First is the resource economy. In major SLGs such as Whiteout Survival and Last War: Survival, multiple resources including food, wood, iron and gold are continuously produced and consumed, and used for alliance-level resource allocation and war preparation. The economic circulation structure blockchain aims to implement through tokens operates in a similar way in SLGs through in-game resource production and consumption and alliance-level distribution.
Collective governance is similar as well. In SLGs, alliances of 50 to 60 people manage shared resources and coordinate wars around a command structure. It resembles the collective decision-making structure pursued by blockchain DAOs (decentralised autonomous organisations). It does not apply on-chain voting and smart contracts, but it has a similar structure in terms of collective decisions and operation of shared resources.
Scarce assets are similar too. Heroes and equipment, rare titles and territory are limited in quantity, held for long periods and form high value among users. In-game items in SLGs can be linked to non-fungible tokens (NFTs) in that they create scarcity and long-term holding value within the game.
This also contrasts with the failure of the existing play-to-earn (P2E) model. While some blockchain games that presented rewards as a reason to play faced a vicious cycle of user departures and token price collapses, in SLGs war and alliance competition themselves are the motivation for participation, and tokens and NFTs are closer to adding ownership on top of that. Users stay because the game is fun first, and blockchain is layered on top.

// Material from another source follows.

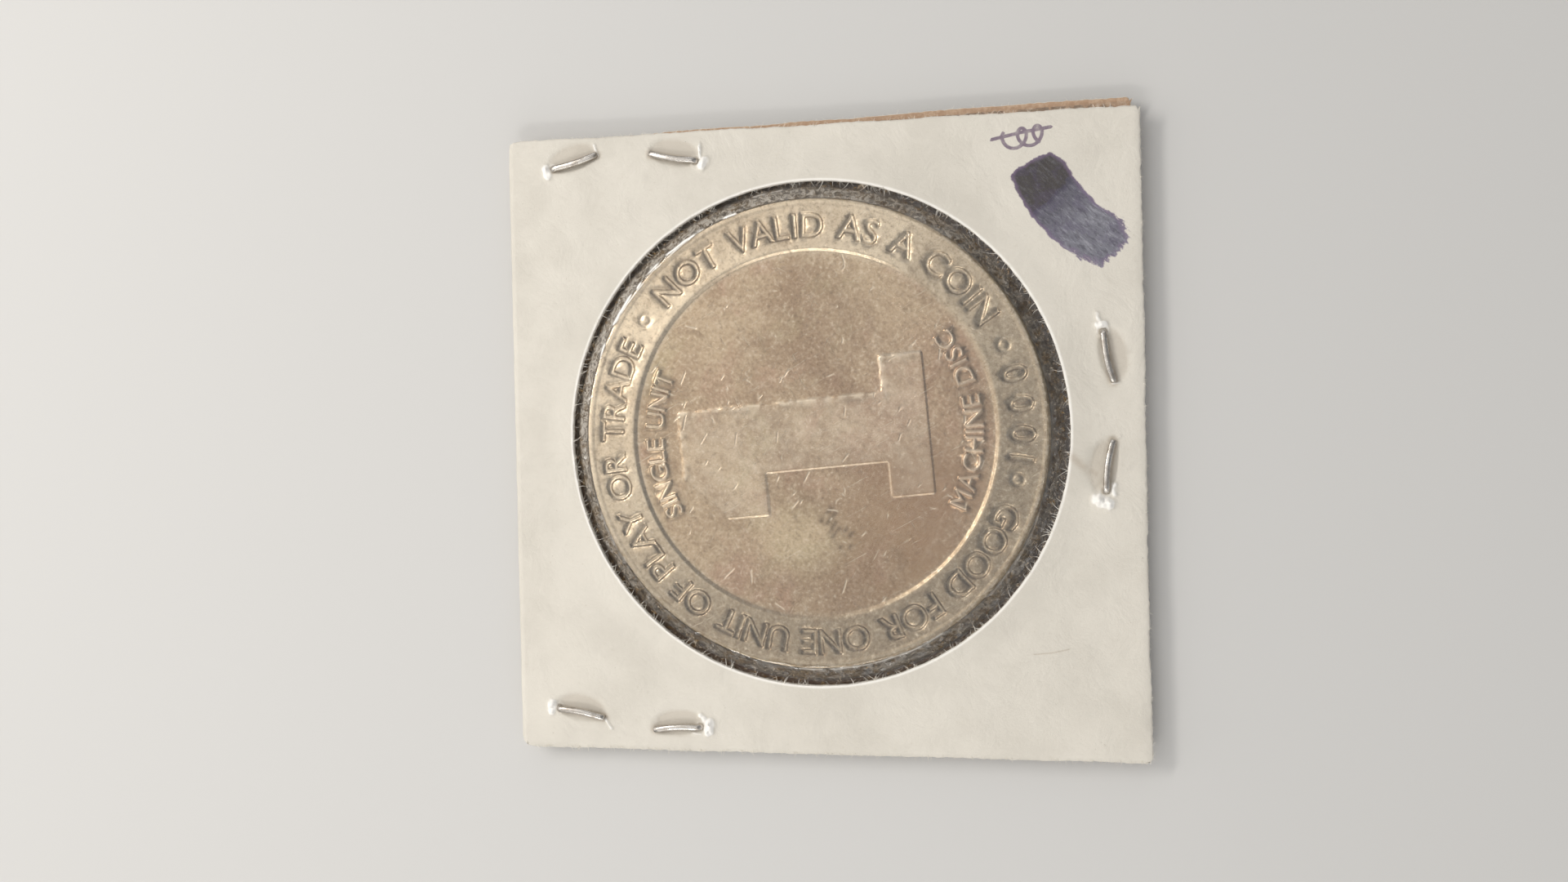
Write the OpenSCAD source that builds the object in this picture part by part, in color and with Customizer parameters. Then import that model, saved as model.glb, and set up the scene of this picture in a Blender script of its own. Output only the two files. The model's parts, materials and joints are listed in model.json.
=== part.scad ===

Market trends also support this view. According to Sensor Tower, 2024 mobile strategy genre revenue was $17.5 billion, surpassing RPGs ($16.8 billion) for the first time. In the first half of 2025, the strategy genre also led RPGs, posting $10.6 billion versus $9.3 billion, and was the only genre in which revenue, downloads and usage time all grew at the same time. In South Korea, in January 2026 the 4X strategy genre surpassed MMORPGs in monthly revenue for the first time in nine years.
Based on the view that SLGs structurally align with blockchain, Nexthus set the genre as the next pillar in its blockchain game push. Frost Kingdom is its first execution.
A new title, a Chinese developer and merge mechanics: the specific approach to the SLG blockchain push.
Nexthus' approach to targeting SLGs this time differs from existing blockchain game launch methods in three ways.
First, it is a new title rather than a reuse of existing intellectual property (IP). Nexthus' existing blockchain games, such as Seal M on Cross, were re-released by combining blockchain elements with games that already had a service history. Frost Kingdom is a new title with a separate global blockchain version. Compared with adding blockchain elements to an existing game after the fact, it leaves more room to design the game structure and on-chain economy together.
Choosing a Chinese studio as the developer is also part of the SLG strategy. Among the top 100 Chinese games by overseas revenue, the share of SLGs is 49.96 percent, close to half. SLG hits by Chinese developers, including Last War, Whiteout Survival and Kingshot, are also producing results in the global market. With development experience and know-how in the SLG genre concentrated in China, directly publishing a new Chinese title is seen as a choice to secure competitiveness in the genre.
In game structure, it introduced merge mechanics. Unlike classic SLGs that adopt complex, stats-based growth systems, it enables fast growth by combining buildings and troops. While featuring a collection and development system with around 100 types of units and heroes in four tiers, it aimed to lower the initial barrier to entry. The broader the user base, the more room there is for a blockchain economic structure to function in practice.
AI operations automation to be added, with gameplay the key.
Nexthus is adding AI agent-based operations automation to its SLG-and-blockchain combination. It plans to apply the technology to Frost Kingdom first. Its AI agent battle platform Cloroyal (formerly MultiRoyal), launched in the first quarter, has generated more than 25 million agents since launch. Frost Kingdom will be the first case of transplanting that capability into actual game service operations.
Still, the success of a new SLG is not guaranteed by structural logic alone. The global SLG market includes established players that have recorded cumulative revenue of several billion dollars over years. A new title must compete in the same genre while also carrying the variable of blockchain. Key variables are how naturally alliance-based governance integrates with an on-chain structure, and whether the game itself can retain users even without tokens.
Jang said, "SLGs are a genre in which economic interactions between players, such as resource production and consumption and territorial competition, are the core, and combining them with blockchain tokenomics can generate the strongest synergy." He added, "Based on the economic data collected in this CBT, we will advance the tokenomics design before the official launch."